Il 2021 è stato un anno boom: le richieste di contrassegni ministeriali presentate dalle singole aziende vitivinicole al Consorzio sono arrivate a quasi 15 milioni, precisamente a 14,7 milioni, un record che dimostra lo stato di salute e di crescita del bianco prodotto negli undici Comuni del comprensorio.
Il Consorzio ha così dovuto ricorrere alla riserva per cercare di accontentare tutte le richieste, provenienti soprattutto dall’estero, dove viene venduta la maggior parte del Gavi DOP.

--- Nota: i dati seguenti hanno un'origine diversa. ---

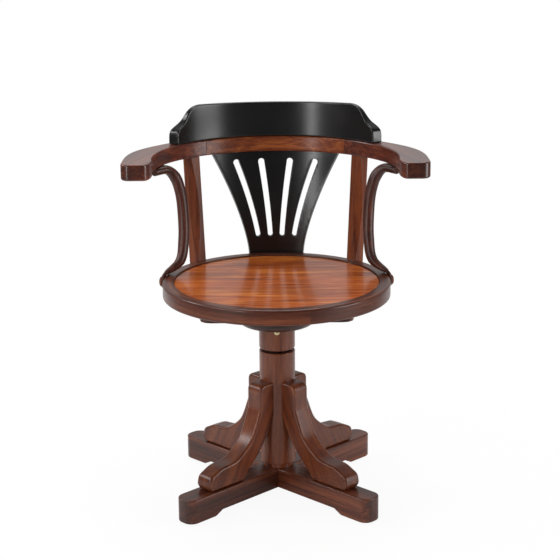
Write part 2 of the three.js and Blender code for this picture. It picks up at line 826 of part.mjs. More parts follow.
// A slot with round ends that follows the splat's flare.
function slotOutline(footShare, topShare, side) {
  const foot = seatTop + slotFootMargin + slotFootWidth / 2;
  const top = bowFoot - slotTopMargin - slotTopWidth / 2;
  const edges = [[], []];
  for (let i = 0; i <= slotSteps; i += 1) {
    const t = i / slotSteps;
    const level = THREE.MathUtils.lerp(foot, top, t);
    const middle = side * splatHalfWidth(level) * THREE.MathUtils.lerp(footShare, topShare, t);
    const half = THREE.MathUtils.lerp(slotFootWidth, slotTopWidth, t) / 2;
    edges[0].push(new THREE.Vector2(middle - half, level));
    edges[1].push(new THREE.Vector2(middle + half, level));
  }
  const cap = (from, to, up) => {
    const middle = from.clone().add(to).divideScalar(2);
    const radius = from.distanceTo(to) / 2;
    const points = [];
    for (let k = 1; k < slotCapSteps; k += 1) {
      const out = new THREE.Vector2(-up * radius, 0);
      points.push(out.rotateAround(new THREE.Vector2(), (-Math.PI * k) / slotCapSteps).add(middle));
    }
    return points;
  };
  const capTop = cap(edges[0].at(-1), edges[1].at(-1), 1);
  const capFoot = cap(edges[1][0], edges[0][0], -1);
  return [...edges[0], ...capTop, ...edges[1].reverse(), ...capFoot];
}

function splat() {
  const right = [new THREE.Vector2(splatFootHalfWidth, splatLevels[0])];
  for (let i = 0; i <= flareSteps; i += 1) {
    const level = THREE.MathUtils.lerp(seatTop, bowFoot - gap, i / flareSteps);
    right.push(new THREE.Vector2(splatHalfWidth(level), level));
  }
  const tongue = splatTopHalfWidth - splatShoulder;
  right.push(new THREE.Vector2(tongue, bowFoot - gap), new THREE.Vector2(tongue, splatLevels[1] + overrun));
  const left = right.map((p) => new THREE.Vector2(-p.x, p.y)).reverse();
  const holes = slotShares.flatMap(([foot, top]) => [-1, 1].map((side) => slotOutline(foot, top, side)));
  const far = splatRadii[1] + splatThickness;
  return splatSlab(0).intersect(board([...right, ...left], 0, far, 0, holes));
}

function splatGroove() {
  const half = splatTopHalfWidth - splatShoulder + gap;
  const far = splatRadii[1] + splatThickness;
  const space = board(rect(-half, half, bowFoot - overrun, bowTop), 0, far, 0);
  return splatSlab(gap).intersect(space);
}

const bowBlank = plate(bowOutline(), bowFoot, bowTop, bowEdgeRound).translate([0, -bowSetForward, 0]);
const armRight = bowBlank.intersect(armSide(gap / 2)).subtract(tenon(gap));
const bowBack = bowBlank
  .subtract(armSide(-gap / 2))
  .subtract(mirrored(armSide(-gap / 2)))
  .subtract(splatGroove());

// Crest rail: a bent board, hollowed behind, whose ends come down in an ogee
function crest() {
  const foot = bowTop + gap;
  const back = crestBackShares.slice(0, -1);
  const topThickness = crestThickness * crestBackShares.at(-1)[1];
  const outline = rounded([
    [bowInnerRadius, foot, crestEdgeRound],
    [bowInnerRadius + crestThickness, foot, crestEdgeRound],
    ...back.map(([up, thick]) => [bowInnerRadius + crestThickness * thick, foot + crestHeight * up, 0]),
    [bowInnerRadius + topThickness, foot + crestHeight, crestTopRound],
    [bowInnerRadius, foot + crestHeight, crestTopRound],
  ]);
  const blankAngle = crestEndAngle + crestSpareAngle;
  const dished = (up, angle) => up * (1 + (crestDish / crestHeight) * (angle / crestTopAngle) ** 2);
  const sections = [];
  for (let i = 0; i <= crestSteps; i += 1) {
    const angle = THREE.MathUtils.lerp(-blankAngle, blankAngle, i / crestSteps);
    const place = (p) => {
      const plan = around(p.x, angle);
      return new THREE.Vector3(plan.x, plan.y, foot + dished(p.y - foot, angle));
    };
    sections.push(outline.map(place));
  }
  const ogee = crestOgeeShares.map(([along, up]) => {
    const angle = THREE.MathUtils.lerp(crestTopAngle, crestEndAngle, along);
    const across = bowInnerRadius * Math.sin(THREE.MathUtils.degToRad(angle - crestEndAngle));
    return new THREE.Vector2(across, foot + dished(crestHeight * up, crestTopAngle));
  });
  const waste = [
    new THREE.Vector2(ogee[0].x - overrun, ogee[0].y + overrun),
    ...new THREE.SplineCurve(ogee).getPoints(ogeeSteps),
    new THREE.Vector2(0, foot - overrun),
    new THREE.Vector2(bowInnerRadius, foot - overrun),
    new THREE.Vector2(bowInnerRadius, ogee[0].y + overrun),
  ];
  const cutter = board(waste, 0, bowInnerRadius * 2, 0).rotate([0, 0, -crestEndAngle]);
  return loft(sections).subtract(cutter).subtract(mirrored(cutter)).translate([0, -bowSetForward, 0]);
}

seat.add(
  piece("bow_back", bowBack, redWalnut),
  piece("arm_right", armRight, walnut),
  piece("arm_left", mirrored(armRight), walnut),
  piece("crest_rail", crest(), black),
  piece("post_right", post(), walnut),
  piece("post_left", mirrored(post()), walnut),
  piece("splat", splat(), black)
);

// Bent arm bracket: a flat foot on the side of the ring, a round bar that bends in and back over
// the seat, and a flattened end under the arm
function bracket() {
  const strapRadius = seatRadius + gap + bracketStrapHalf;
  const footPlan = around(strapRadius, bracketTurn);
  const footLevel = ringFoot + bracketFootMargin;
  const rimOut = ringRound * (1 - Math.SQRT1_2);
  const lift = (bracketRimGap + bracketStrapHalf) * Math.SQRT1_2;
  const rimPlan = around(seatRadius - rimOut + lift, bracketTurn);
  const topPlan = new THREE.Vector2(bowInnerRadius + bracketTopInset, bracketTopBack - bowSetForward);
  const topLevel = bowFoot - gap - bracketTopHalf;
  const strap = bracketStrapHalf;
  const wide = bracketFootHalf;
  const rows = [];
  const row = (plan, level, half, width) => rows.push({ plan, level, half, width });
  for (const [rise, width] of bracketFootShares) {
    row(footPlan, footLevel + wide * rise, strap, wide * width);
  }
  row(footPlan, seatTop - ringRound - gap, strap, wide);
  row(rimPlan, seatTop - rimOut + lift, strap, wide * bracketRimShare);
  for (const [rise, bulge, back, half, width] of bracketShares) {
    const plan = footPlan.clone().lerp(topPlan, rise);
    plan.add(new THREE.Vector2(-bracketBulge * bulge, bracketSetBack * back));
    row(plan, seatTop + armRise * rise, bracketRadius * half, bracketRadius * width);
  }
  const [underBulge, underBack] = bracketUnderShares;
  const turnIn = new THREE.Vector2(-bracketBulge * underBulge, bracketSetBack * underBack);
  const under = topPlan.clone().add(turnIn);
  row(under, topLevel, bracketTopHalf, bracketRadius * bracketTopShare);
  row(topPlan, topLevel, bracketTopHalf, bracketRadius * bracketTopShare);
  const curve = new THREE.CatmullRomCurve3(
    rows.map(({ plan, level }) => new THREE.Vector3(plan.x, plan.y, level)),
    false,
    "centripetal"
  );
  const footSide = around(1, bracketTurn - 90);
  const topSide = topPlan.clone().sub(under).normalize();
  topSide.set(-topSide.y, topSide.x);
  const sections = [];
  for (let i = 0; i <= bracketSteps; i += 1) {
    const t = (i / bracketSteps) * (rows.length - 1);
    const from = rows[Math.min(Math.floor(t), rows.length - 2)];
    const to = rows[rows.indexOf(from) + 1];
    const part = t - rows.indexOf(from);
    const half = THREE.MathUtils.lerp(from.half, to.half, part);
    const width = THREE.MathUtils.lerp(from.width, to.width, part);
    const middle = curve.getPoint(i / bracketSteps);
    const tangent = curve.getTangent(i / bracketSteps);
    const climb = THREE.MathUtils.clamp((middle.z - seatTop) / (topLevel - seatTop), 0, 1);
    const side = footSide.clone().lerp(topSide, climb).normalize();
    const across = new THREE.Vector3(side.x, side.y, 0);
    const normal = across.clone().cross(tangent).normalize();
    const wideWay = tangent.clone().cross(normal).normalize();
    const power = 1 / Math.max(1, Math.min(2, (width / half) * bracketSquareShare));
    const section = [];
    for (let k = 0; k < bracketSides; k += 1) {
      const angle = ((k + 0.5) / bracketSides) * 2 * Math.PI;
      const bend = (v) => Math.sign(v) * Math.abs(v) ** power;
      section.push(
        middle
          .clone()
          .addScaledVector(normal, half * bend(Math.cos(angle)))
          .addScaledVector(wideWay, width * bend(Math.sin(angle)))
      );
    }
    sections.push(section);
  }
  const far = armOuter * 2;
  const armSpace = plate(rect(-far, far, -far, far), bowFoot - gap, bowTop, 0);
  return loft(sections).subtract(armSpace).subtract(bracketBolt(gap));
}

seat.add(
  piece("arm_bracket_right", bracket(), redWalnut),
  piece("arm_bracket_left", mirrored(bracket()), redWalnut),
  piece("bracket_bolt_right", bracketBolt(0), walnut),
  piece("bracket_bolt_left", mirrored(bracketBolt(0)), walnut)
);

// The outline's middle: the seat or the feet reach farthest forward, the bow farthest back.
const footReach = (beamHalf - beamEndRadius + beamWidth / 2 - beamEndRadius) * Math.SQRT1_2 + beamEndRadius;
const bowReach = bowInnerRadius + bowBackWidth - bowSetForward;
chair.position.y = (Math.max(seatRadius, footReach) - bowReach) / 2;

export default chair;
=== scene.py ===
import math
from functools import partial

import bmesh
import bpy
from mathutils import Euler, Matrix, Vector
from mathutils.geometry import interpolate_bezier


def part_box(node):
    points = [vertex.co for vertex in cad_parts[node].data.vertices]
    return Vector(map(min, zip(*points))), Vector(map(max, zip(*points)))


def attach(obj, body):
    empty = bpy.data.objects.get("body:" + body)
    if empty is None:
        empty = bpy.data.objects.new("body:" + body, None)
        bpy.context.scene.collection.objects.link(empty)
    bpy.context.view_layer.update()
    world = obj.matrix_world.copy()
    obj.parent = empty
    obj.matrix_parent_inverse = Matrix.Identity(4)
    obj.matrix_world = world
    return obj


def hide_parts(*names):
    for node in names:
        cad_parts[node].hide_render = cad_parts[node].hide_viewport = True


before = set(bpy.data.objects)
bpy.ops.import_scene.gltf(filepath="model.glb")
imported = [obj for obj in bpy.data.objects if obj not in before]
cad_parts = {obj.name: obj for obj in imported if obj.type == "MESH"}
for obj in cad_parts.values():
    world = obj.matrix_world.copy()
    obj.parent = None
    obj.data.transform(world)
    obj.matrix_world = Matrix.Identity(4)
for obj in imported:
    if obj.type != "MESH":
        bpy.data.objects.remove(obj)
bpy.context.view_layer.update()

# The chair turns about one upright line, the middle of its column.
columnLow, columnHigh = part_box("column")
axis = Vector((0, (columnLow.y + columnHigh.y) / 2, 0))
sideways = Vector((1, 0, 0))
rearward = Vector((0, 1, 0))
upward = Vector((0, 0, 1))

# Sizes that several pieces share, in millimetres
gap = 0.3  # between pieces that meet, as in the CAD
overrun = 5  # how far a cutting shape passes what it cuts
cutReach = 60  # how far it reaches where it only has to be long enough


def boxOf(node):
    # lowest and highest corners of a CAD node, in millimetres about the chair's axis
    low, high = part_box(node)
    return (low - axis) * 1000, (high - axis) * 1000


print("frame loaded")


# Working with meshes. Every piece is made in millimetres about the axis and becomes metres at the end.

def softenEdges(bm, radius, segments=3, chosen=None, angle=30):
    # rounds each edge sharper than the angle
    edges = []
    for edge in bm.edges:
        if edge.is_manifold and edge.calc_face_angle() > math.radians(angle):
            if chosen is None or chosen(edge):
                edges.append(edge)
    bmesh.ops.bevel(bm, geom=edges, offset=radius, segments=segments, profile=0.5, affect="EDGES",
                    clamp_overlap=False, material=-1)


def pushOut(bm, faces, along):
    # moves faces along a direction and leaves walls behind them
    pushed = bmesh.ops.extrude_face_region(bm, geom=faces)["geom"]
    verts = [part for part in pushed if isinstance(part, bmesh.types.BMVert)]
    bmesh.ops.translate(bm, vec=along, verts=verts)
    bmesh.ops.recalc_face_normals(bm, faces=bm.faces)


def slab(corners, along):
    # a flat outline pushed out along a direction
    bm = bmesh.new()
    face = bm.faces.new([bm.verts.new(corner) for corner in corners])
    pushOut(bm, [face], along)
    return bm


def block(low, high):
    # a box between its lowest and highest corners
    corners = [(low[0], low[1]), (high[0], low[1]), (high[0], high[1]), (low[0], high[1])]
    return slab([(x, y, low[2]) for x, y in corners], (0, 0, high[2] - low[2]))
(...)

Quest’anno è in programma una promozione del Gavi DOP in Gran Bretagna e negli Stati Uniti, grazie anche ai fondi ministeriali. Nel 2020 le premesse erano di tutt’altro genere, a causa della pandemia e del conseguente lockdown, come racconta Maurizio Montobbio, presidente del Consorzio: “La resa del Gavi DOP, viste le premesse del mercato, con ristoranti e locali chiusi a causa del Covid, era stata abbassata dal 95 a 82 ettari al quintale, con solo un 13% di riserva vendemmiale. L’anno scorso, con le riaperture a partire dall’estate, c’era stata una ripresa e, in vista delle vendemmia 2021, avevamo ottenuto un primo parziale sblocco delle riserva ad agosto”.
Un’intuizione che si è rivelata positiva, visto come è andato il mercato nei mesi successivi, con le giacenze che si sono rivelate a rischio per la richieste di bottiglie, in particolare dalla grande distribuzione e non solo dai ristoranti.